Requirement:
Every entry must be given again exactly.

[JSON records of objects]
========================================

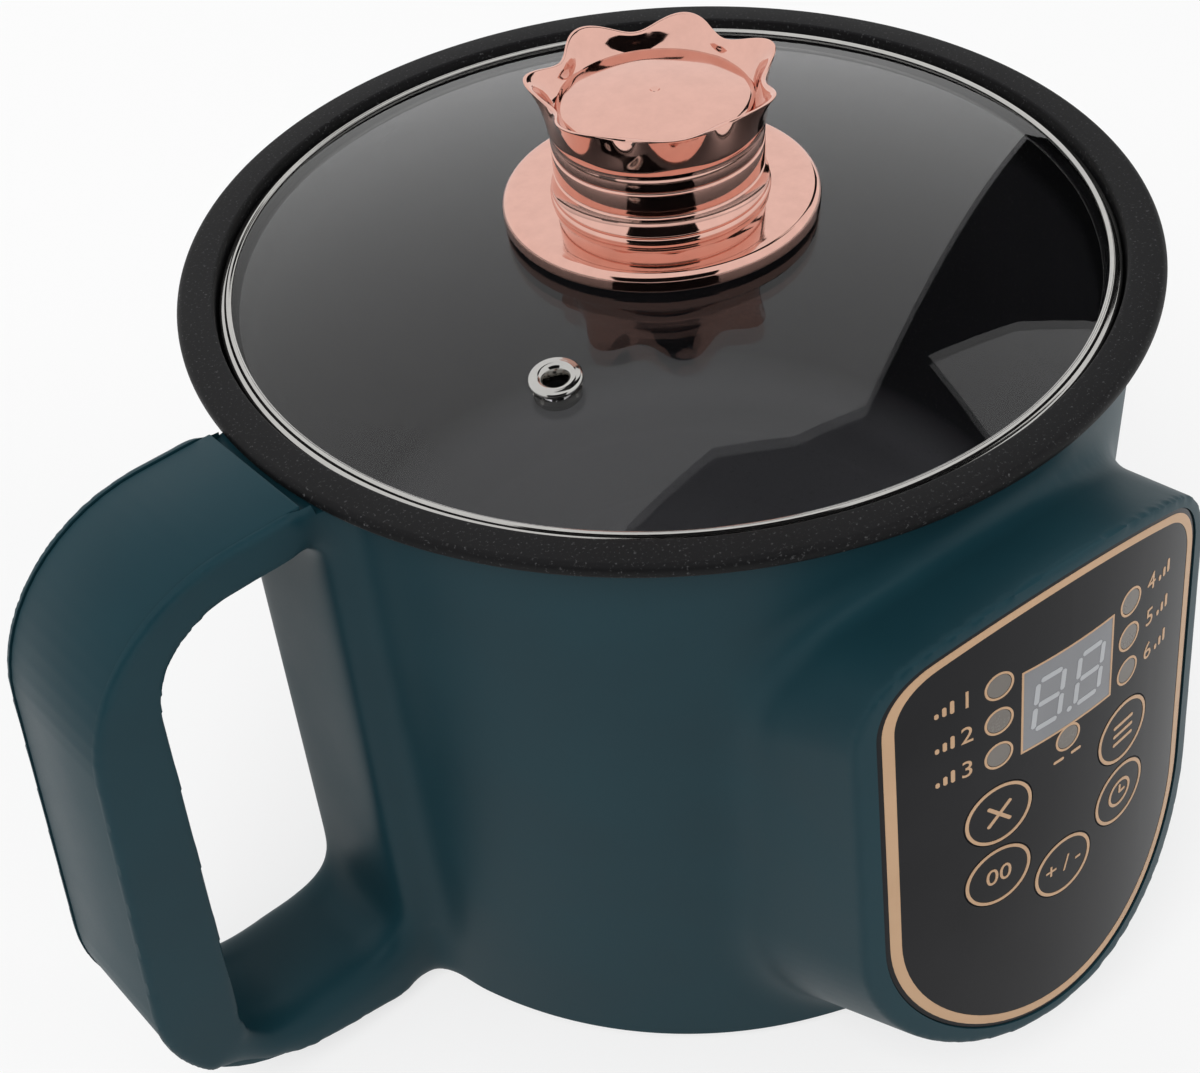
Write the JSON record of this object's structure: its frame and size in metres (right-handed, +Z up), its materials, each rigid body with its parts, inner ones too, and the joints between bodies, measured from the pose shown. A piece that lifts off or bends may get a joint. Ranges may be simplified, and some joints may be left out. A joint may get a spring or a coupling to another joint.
{
  "type": "electric hot pot with lid",
  "caption": "Countertop electric pot with a side handle, a control pod with a display, round keys and lights, and a lift-off glass lid with a scalloped knob.",
  "frame": {"origin": "on the pot's axis, at the table under the feet", "axes": "+Z up; the control panel faces -Y and the handle points to -X, 5 degrees towards the panel"},
  "size_m": [0.2563, 0.2223, 0.1826],
  "materials": {
    "shell_plastic": "satin teal",
    "nonstick_coat": "satin black",
    "seal_rubber": "soft",
    "lid_glass": "clear, slightly smoked",
    "steel": "polished",
    "rose_plating": "rose gold plating",
    "brass": "plain",
    "panel_gloss": "gloss black",
    "black_plastic": "plain",
    "display_lens": "grey tint",
    "display_body": "plain",
    "light_lens": "frosted",
    "led_white": "plain",
    "board_green": "solder mask",
    "foot_rubber": "soft",
    "cast_aluminium": "cast",
    "relay_body": "plain"
  },
  "bodies": {
    "pot_unit": {"housing": "shell_plastic", "grip_cover": "shell_plastic", "inner_pot": "nonstick_coat", "pot_seal": "seal_rubber", "panel_film": "panel_gloss", "panel_carrier": "black_plastic", "carrier_screws": "steel", "display_window": "display_lens", "display_module": "display_body", "light_pipes": "light_lens", "indicator_leds": "led_white", "key_switches": "black_plastic", "control_board": "board_green", "board_screws": "steel", "bottom_cover": "black_plastic", "feet": "foot_rubber", "base_screws": "steel", "heater_plate": "cast_aluminium", "heating_element": "steel", "heat_shield": "steel", "shield_screws": "steel", "sensor_cup": "cast_aluminium", "sensor_spring": "steel", "thermal_fuse": "led_white", "power_board": "board_green", "power_board_screws": "steel", "relay": "relay_body", "transformer": "relay_body", "terminal_block": "led_white", "power_inlet": "black_plastic", "inlet_pins": "brass"},
    "lid": {"lid_glass": "lid_glass", "lid_band": "steel", "vent_eyelet": "steel", "knob_base": "rose_plating", "knob_body": "rose_plating", "knob_cap": "rose_plating", "knob_gasket": "seal_rubber", "knob_insert": "brass", "knob_washer": "steel", "knob_screw": "steel"},
    "key_select_body": {"key_select": "panel_gloss"},
    "key_delay_body": {"key_delay": "panel_gloss"},
    "key_cancel_body": {"key_cancel": "panel_gloss"},
    "key_timer_body": {"key_timer": "panel_gloss"},
    "key_heat_body": {"key_heat": "panel_gloss"}
  },
  "joints": [
    {"name": "lid_lift", "type": "slide", "parent": "pot_unit", "child": "lid", "axis": [0, 0, 1], "range_m": [0, 0.08]},
    {"name": "key_select_press", "type": "slide", "parent": "pot_unit", "child": "key_select_body", "axis": [0, 0.9971, -0.0762], "range_m": [0, 0.0003], "stiffness_N_per_m": 3000},
    {"name": "key_delay_press", "type": "slide", "parent": "pot_unit", "child": "key_delay_body", "axis": [0, 0.9971, -0.0762], "range_m": [0, 0.0003], "stiffness_N_per_m": 3000},
    {"name": "key_cancel_press", "type": "slide", "parent": "pot_unit", "child": "key_cancel_body", "axis": [0, 0.9971, -0.0762], "range_m": [0, 0.0003], "stiffness_N_per_m": 3000},
    {"name": "key_timer_press", "type": "slide", "parent": "pot_unit", "child": "key_timer_body", "axis": [0, 0.9971, -0.0762], "range_m": [0, 0.0003], "stiffness_N_per_m": 3000},
    {"name": "key_heat_press", "type": "slide", "parent": "pot_unit", "child": "key_heat_body", "axis": [0, 0.9971, -0.0762], "range_m": [0, 0.0003], "stiffness_N_per_m": 3000}
  ]
}
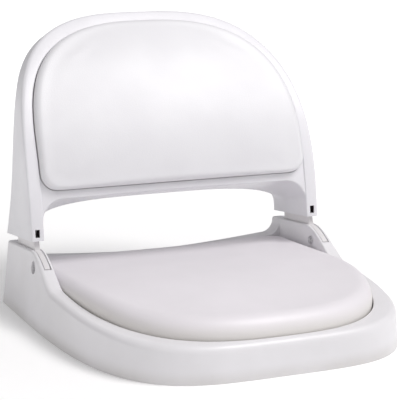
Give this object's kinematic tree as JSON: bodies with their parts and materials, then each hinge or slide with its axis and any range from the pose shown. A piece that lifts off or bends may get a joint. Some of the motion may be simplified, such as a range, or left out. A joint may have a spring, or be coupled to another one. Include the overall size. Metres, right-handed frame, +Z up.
{
  "type": "folding boat seat",
  "caption": "Low moulded boat seat with a hinged, forward-folding back, white padded vinyl cushions and a bolt pattern underneath for a pedestal.",
  "frame": {"origin": "centre of the underside mounting pattern, on the plane of the base's lower edge and hub", "axes": "+X to the sitter's left, -Y to the front of the seat, +Z up"},
  "size_m": [0.4748, 0.5592, 0.4187],
  "materials": {
    "moulded_plastic": "white UV-stable moulded polypropylene, satin",
    "arm_plastic": "white glass-filled nylon, satin",
    "vinyl": "white marine vinyl, fine grain",
    "foam": "closed-cell cushion foam, inside the cover",
    "board": "black rot-proof plastic backing board, inside the cover",
    "stainless_steel": "plain stainless steel",
    "nylon": "natural nylon",
    "brass": "plain turned brass"
  },
  "bodies": {
    "base": {"seat_base_shell": "moulded_plastic", "seat_cushion_cover": "vinyl", "seat_cushion_foam": "foam", "seat_cushion_board": "board", "seat_cushion_screw_1": "stainless_steel", "seat_cushion_screw_2": "stainless_steel", "seat_cushion_screw_3": "stainless_steel", "seat_cushion_screw_4": "stainless_steel", "seat_cushion_screw_5": "stainless_steel", "seat_cushion_screw_6": "stainless_steel", "threaded_insert_1": "brass", "threaded_insert_2": "brass", "threaded_insert_3": "brass", "threaded_insert_4": "brass", "threaded_insert_5": "brass", "threaded_insert_6": "brass", "threaded_insert_7": "brass", "threaded_insert_8": "brass", "hinge_pin_left": "stainless_steel", "hinge_pin_right": "stainless_steel", "pin_retainer_left": "stainless_steel", "pin_retainer_right": "stainless_steel", "thrust_washer_left_inner": "nylon", "thrust_washer_left_outer": "nylon", "thrust_washer_right_inner": "nylon", "thrust_washer_right_outer": "nylon"},
    "back": {"back_shell": "moulded_plastic", "hinge_arm_left": "arm_plastic", "hinge_arm_right": "arm_plastic", "back_cushion_cover": "vinyl", "back_cushion_foam": "foam", "back_cushion_board": "board", "back_cushion_screw_1": "stainless_steel", "back_cushion_screw_2": "stainless_steel", "back_cushion_screw_3": "stainless_steel", "back_cushion_screw_4": "stainless_steel"}
  },
  "joints": [
    {"name": "back_fold", "type": "hinge", "parent": "base", "child": "back", "pos_m": [0, 0.1078, 0.081], "axis": [1, 0, 0], "range_deg": [0, 95]}
  ]
}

========================================

Reply:
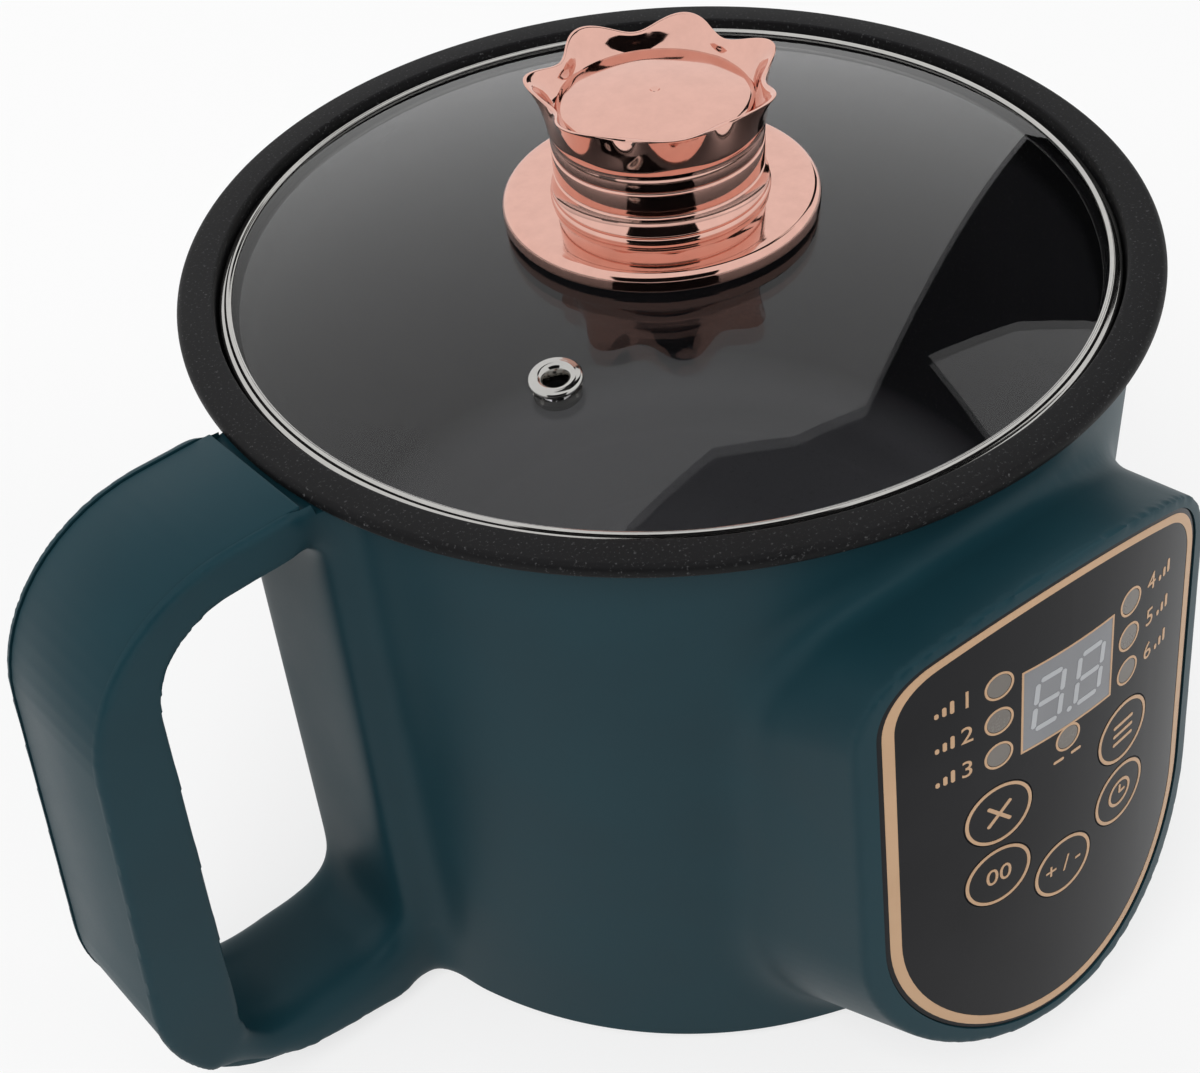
Write the JSON record of this object's structure: its frame and size in metres (right-handed, +Z up), its materials, each rigid body with its parts, inner ones too, and the joints between bodies, measured from the pose shown. A piece that lifts off or bends may get a joint. Ranges may be simplified, and some joints may be left out. A joint may get a spring or a coupling to another joint.
{
  "type": "electric hot pot with lid",
  "caption": "Countertop electric pot with a side handle, a control pod with a display, round keys and lights, and a lift-off glass lid with a scalloped knob.",
  "frame": {"origin": "on the pot's axis, at the table under the feet", "axes": "+Z up; the control panel faces -Y and the handle points to -X, 5 degrees towards the panel"},
  "size_m": [0.2563, 0.2223, 0.1826],
  "materials": {
    "shell_plastic": "satin teal",
    "nonstick_coat": "satin black",
    "seal_rubber": "soft",
    "lid_glass": "clear, slightly smoked",
    "steel": "polished",
    "rose_plating": "rose gold plating",
    "brass": "plain",
    "panel_gloss": "gloss black",
    "black_plastic": "plain",
    "display_lens": "grey tint",
    "display_body": "plain",
    "light_lens": "frosted",
    "led_white": "plain",
    "board_green": "solder mask",
    "foot_rubber": "soft",
    "cast_aluminium": "cast",
    "relay_body": "plain"
  },
  "bodies": {
    "pot_unit": {"housing": "shell_plastic", "grip_cover": "shell_plastic", "inner_pot": "nonstick_coat", "pot_seal": "seal_rubber", "panel_film": "panel_gloss", "panel_carrier": "black_plastic", "carrier_screws": "steel", "display_window": "display_lens", "display_module": "display_body", "light_pipes": "light_lens", "indicator_leds": "led_white", "key_switches": "black_plastic", "control_board": "board_green", "board_screws": "steel", "bottom_cover": "black_plastic", "feet": "foot_rubber", "base_screws": "steel", "heater_plate": "cast_aluminium", "heating_element": "steel", "heat_shield": "steel", "shield_screws": "steel", "sensor_cup": "cast_aluminium", "sensor_spring": "steel", "thermal_fuse": "led_white", "power_board": "board_green", "power_board_screws": "steel", "relay": "relay_body", "transformer": "relay_body", "terminal_block": "led_white", "power_inlet": "black_plastic", "inlet_pins": "brass"},
    "lid": {"lid_glass": "lid_glass", "lid_band": "steel", "vent_eyelet": "steel", "knob_base": "rose_plating", "knob_body": "rose_plating", "knob_cap": "rose_plating", "knob_gasket": "seal_rubber", "knob_insert": "brass", "knob_washer": "steel", "knob_screw": "steel"},
    "key_select_body": {"key_select": "panel_gloss"},
    "key_delay_body": {"key_delay": "panel_gloss"},
    "key_cancel_body": {"key_cancel": "panel_gloss"},
    "key_timer_body": {"key_timer": "panel_gloss"},
    "key_heat_body": {"key_heat": "panel_gloss"}
  },
  "joints": [
    {"name": "lid_lift", "type": "slide", "parent": "pot_unit", "child": "lid", "axis": [0, 0, 1], "range_m": [0, 0.08]},
    {"name": "key_select_press", "type": "slide", "parent": "pot_unit", "child": "key_select_body", "axis": [0, 0.9971, -0.0762], "range_m": [0, 0.0003], "stiffness_N_per_m": 3000},
    {"name": "key_delay_press", "type": "slide", "parent": "pot_unit", "child": "key_delay_body", "axis": [0, 0.9971, -0.0762], "range_m": [0, 0.0003], "stiffness_N_per_m": 3000},
    {"name": "key_cancel_press", "type": "slide", "parent": "pot_unit", "child": "key_cancel_body", "axis": [0, 0.9971, -0.0762], "range_m": [0, 0.0003], "stiffness_N_per_m": 3000},
    {"name": "key_timer_press", "type": "slide", "parent": "pot_unit", "child": "key_timer_body", "axis": [0, 0.9971, -0.0762], "range_m": [0, 0.0003], "stiffness_N_per_m": 3000},
    {"name": "key_heat_press", "type": "slide", "parent": "pot_unit", "child": "key_heat_body", "axis": [0, 0.9971, -0.0762], "range_m": [0, 0.0003], "stiffness_N_per_m": 3000}
  ]
}
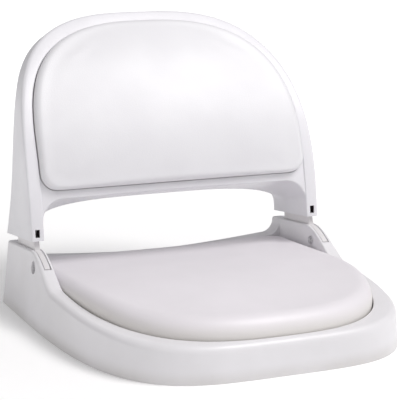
Give this object's kinematic tree as JSON: bodies with their parts and materials, then each hinge or slide with its axis and any range from the pose shown. A piece that lifts off or bends may get a joint. Some of the motion may be simplified, such as a range, or left out. A joint may have a spring, or be coupled to another one. Include the overall size. Metres, right-handed frame, +Z up.
{
  "type": "folding boat seat",
  "caption": "Low moulded boat seat with a hinged, forward-folding back, white padded vinyl cushions and a bolt pattern underneath for a pedestal.",
  "frame": {"origin": "centre of the underside mounting pattern, on the plane of the base's lower edge and hub", "axes": "+X to the sitter's left, -Y to the front of the seat, +Z up"},
  "size_m": [0.4748, 0.5592, 0.4187],
  "materials": {
    "moulded_plastic": "white UV-stable moulded polypropylene, satin",
    "arm_plastic": "white glass-filled nylon, satin",
    "vinyl": "white marine vinyl, fine grain",
    "foam": "closed-cell cushion foam, inside the cover",
    "board": "black rot-proof plastic backing board, inside the cover",
    "stainless_steel": "plain stainless steel",
    "nylon": "natural nylon",
    "brass": "plain turned brass"
  },
  "bodies": {
    "base": {"seat_base_shell": "moulded_plastic", "seat_cushion_cover": "vinyl", "seat_cushion_foam": "foam", "seat_cushion_board": "board", "seat_cushion_screw_1": "stainless_steel", "seat_cushion_screw_2": "stainless_steel", "seat_cushion_screw_3": "stainless_steel", "seat_cushion_screw_4": "stainless_steel", "seat_cushion_screw_5": "stainless_steel", "seat_cushion_screw_6": "stainless_steel", "threaded_insert_1": "brass", "threaded_insert_2": "brass", "threaded_insert_3": "brass", "threaded_insert_4": "brass", "threaded_insert_5": "brass", "threaded_insert_6": "brass", "threaded_insert_7": "brass", "threaded_insert_8": "brass", "hinge_pin_left": "stainless_steel", "hinge_pin_right": "stainless_steel", "pin_retainer_left": "stainless_steel", "pin_retainer_right": "stainless_steel", "thrust_washer_left_inner": "nylon", "thrust_washer_left_outer": "nylon", "thrust_washer_right_inner": "nylon", "thrust_washer_right_outer": "nylon"},
    "back": {"back_shell": "moulded_plastic", "hinge_arm_left": "arm_plastic", "hinge_arm_right": "arm_plastic", "back_cushion_cover": "vinyl", "back_cushion_foam": "foam", "back_cushion_board": "board", "back_cushion_screw_1": "stainless_steel", "back_cushion_screw_2": "stainless_steel", "back_cushion_screw_3": "stainless_steel", "back_cushion_screw_4": "stainless_steel"}
  },
  "joints": [
    {"name": "back_fold", "type": "hinge", "parent": "base", "child": "back", "pos_m": [0, 0.1078, 0.081], "axis": [1, 0, 0], "range_deg": [0, 95]}
  ]
}